• Exercise directions
All of the data needs to be repeated exactly.

• Stored data
-------

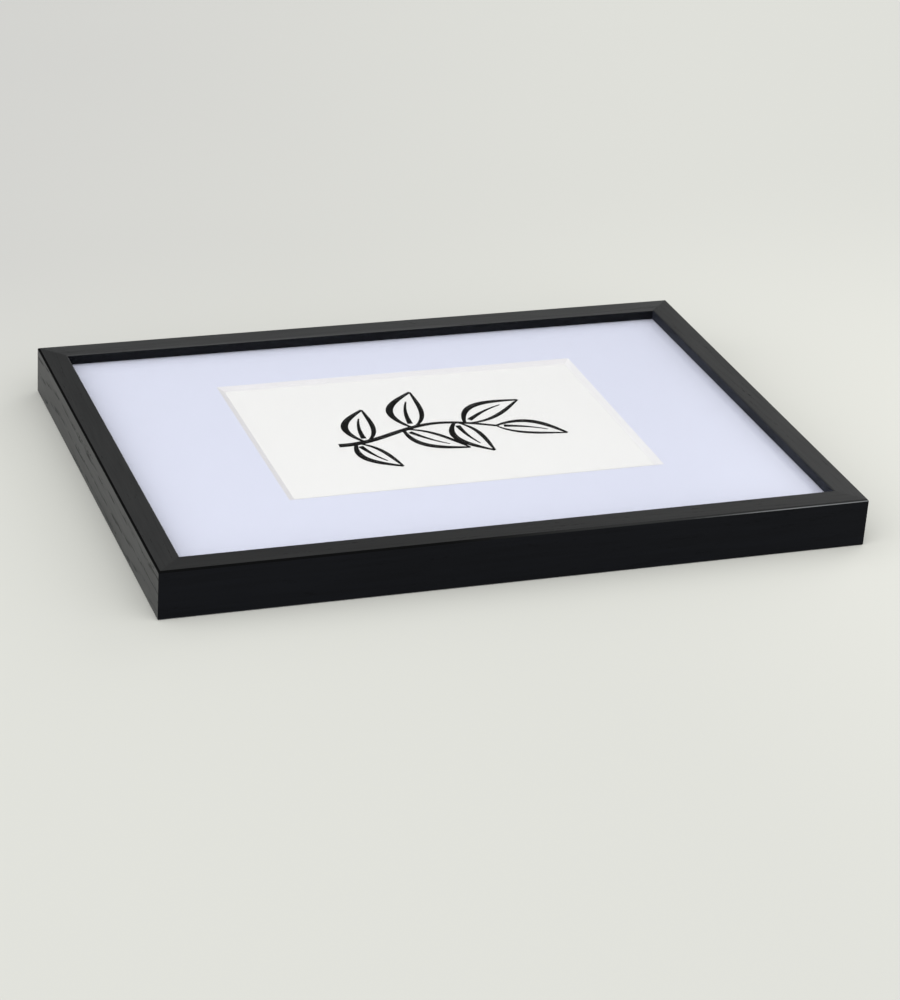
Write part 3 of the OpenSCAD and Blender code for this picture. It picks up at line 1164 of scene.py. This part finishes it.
def make_camera():
    flat = math.cos(CAM_ELEVATION)
    back = Vector((
        math.sin(CAM_AZIMUTH) * flat, -math.cos(CAM_AZIMUTH) * flat, math.sin(CAM_ELEVATION)
    ))
    lens = bpy.data.cameras.new("camera")
    lens.sensor_width = SENSOR
    lens.lens = FOCAL_PIXELS * SENSOR / IMAGE_LONG_SIDE
    camera = bpy.data.objects.new("camera", lens)
    level = (-back).to_track_quat("-Z", "Y").to_matrix().to_4x4()
    turn = level @ Matrix.Rotation(CAM_ROLL, 4, "Z")
    camera.matrix_world = Matrix.Translation(CAM_TARGET + back * CAM_DISTANCE) @ turn
    bpy.context.scene.collection.objects.link(camera)
    bpy.context.scene.camera = camera


# Colours of the boards, the sheet and the hardware
LAVENDER = (0.74, 0.763, 0.915)
# Mat core: greyer as painted shade on the window's left, near and far slopes, and plain on the right
# slope
CORE_PAINTED_SHADE = (0.755, 0.742, 0.77)
CORE_WHITE = (0.862, 0.853, 0.878)
SHEET_WHITE = (0.9, 0.895, 0.9)
NAIL_ZINC = (0.5, 0.51, 0.53)
BUTTON_ZINC = (0.68, 0.69, 0.7)
STRAP_ZINC = (0.66, 0.67, 0.69)
RIVET_NICKEL = (0.62, 0.62, 0.63)
RING_NICKEL = (0.72, 0.72, 0.72)

make_camera()
make_rails()
make_corner_nails(plated_steel("nail_zinc", NAIL_ZINC, rough=0.42, grain=2.0))
make_glass(clear_glass())
make_mat(
    board("mat_face", LAVENDER, speckle=0.006, tooth=0.015),
    # The greyer core, as painted shade
    board("mat_core", CORE_PAINTED_SHADE, speckle=0.02, tooth=0.05),
    board("mat_core_plain", CORE_WHITE, speckle=0.02, tooth=0.05),
)
make_sprig(printing_ink())
refinish("insert_sheet", board("insert_paper", SHEET_WHITE, speckle=0.004, tooth=0.01))
make_back_panel(fibreboard())
rivet_steel = plated_steel("rivet_nickel", RIVET_NICKEL, rough=0.3, grain=0.8)
make_buttons(plated_steel("button_zinc", BUTTON_ZINC, rough=0.34, grain=2.5), rivet_steel)
make_hangers(
    plated_steel("strap_zinc", STRAP_ZINC, rough=0.36, grain=2.5),
    plated_steel("ring_nickel", RING_NICKEL, rough=0.22, grain=1.5),
    rivet_steel,
)
make_floor()
make_world()
make_lamp("under_lamp", (0, 0, UNDER_DEPTH), FRAME_LEN, FRAME_WID, UNDER_POWER, (0, 0, 0))
bpy.context.scene.view_settings.view_transform = "Standard"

-------

• Solution to this task
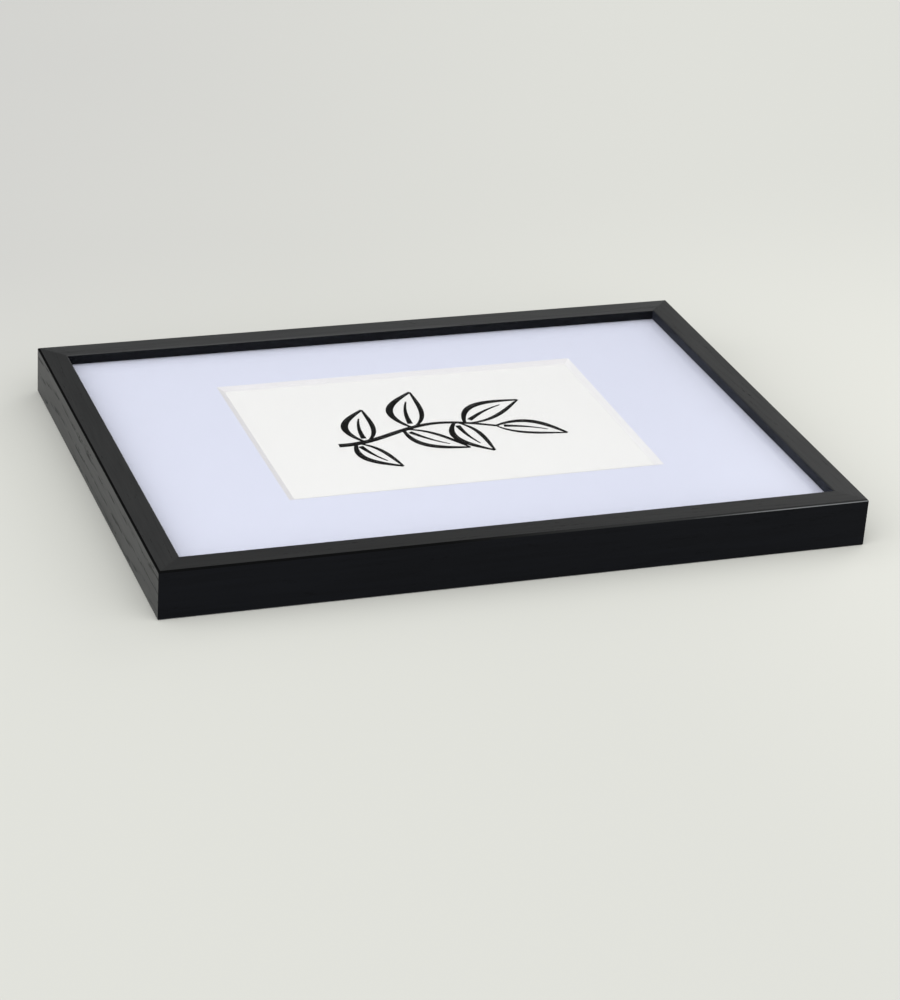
Write part 3 of the OpenSCAD and Blender code for this picture. It picks up at line 1164 of scene.py. This part finishes it.
def make_camera():
    flat = math.cos(CAM_ELEVATION)
    back = Vector((
        math.sin(CAM_AZIMUTH) * flat, -math.cos(CAM_AZIMUTH) * flat, math.sin(CAM_ELEVATION)
    ))
    lens = bpy.data.cameras.new("camera")
    lens.sensor_width = SENSOR
    lens.lens = FOCAL_PIXELS * SENSOR / IMAGE_LONG_SIDE
    camera = bpy.data.objects.new("camera", lens)
    level = (-back).to_track_quat("-Z", "Y").to_matrix().to_4x4()
    turn = level @ Matrix.Rotation(CAM_ROLL, 4, "Z")
    camera.matrix_world = Matrix.Translation(CAM_TARGET + back * CAM_DISTANCE) @ turn
    bpy.context.scene.collection.objects.link(camera)
    bpy.context.scene.camera = camera


# Colours of the boards, the sheet and the hardware
LAVENDER = (0.74, 0.763, 0.915)
# Mat core: greyer as painted shade on the window's left, near and far slopes, and plain on the right
# slope
CORE_PAINTED_SHADE = (0.755, 0.742, 0.77)
CORE_WHITE = (0.862, 0.853, 0.878)
SHEET_WHITE = (0.9, 0.895, 0.9)
NAIL_ZINC = (0.5, 0.51, 0.53)
BUTTON_ZINC = (0.68, 0.69, 0.7)
STRAP_ZINC = (0.66, 0.67, 0.69)
RIVET_NICKEL = (0.62, 0.62, 0.63)
RING_NICKEL = (0.72, 0.72, 0.72)

make_camera()
make_rails()
make_corner_nails(plated_steel("nail_zinc", NAIL_ZINC, rough=0.42, grain=2.0))
make_glass(clear_glass())
make_mat(
    board("mat_face", LAVENDER, speckle=0.006, tooth=0.015),
    # The greyer core, as painted shade
    board("mat_core", CORE_PAINTED_SHADE, speckle=0.02, tooth=0.05),
    board("mat_core_plain", CORE_WHITE, speckle=0.02, tooth=0.05),
)
make_sprig(printing_ink())
refinish("insert_sheet", board("insert_paper", SHEET_WHITE, speckle=0.004, tooth=0.01))
make_back_panel(fibreboard())
rivet_steel = plated_steel("rivet_nickel", RIVET_NICKEL, rough=0.3, grain=0.8)
make_buttons(plated_steel("button_zinc", BUTTON_ZINC, rough=0.34, grain=2.5), rivet_steel)
make_hangers(
    plated_steel("strap_zinc", STRAP_ZINC, rough=0.36, grain=2.5),
    plated_steel("ring_nickel", RING_NICKEL, rough=0.22, grain=1.5),
    rivet_steel,
)
make_floor()
make_world()
make_lamp("under_lamp", (0, 0, UNDER_DEPTH), FRAME_LEN, FRAME_WID, UNDER_POWER, (0, 0, 0))
bpy.context.scene.view_settings.view_transform = "Standard"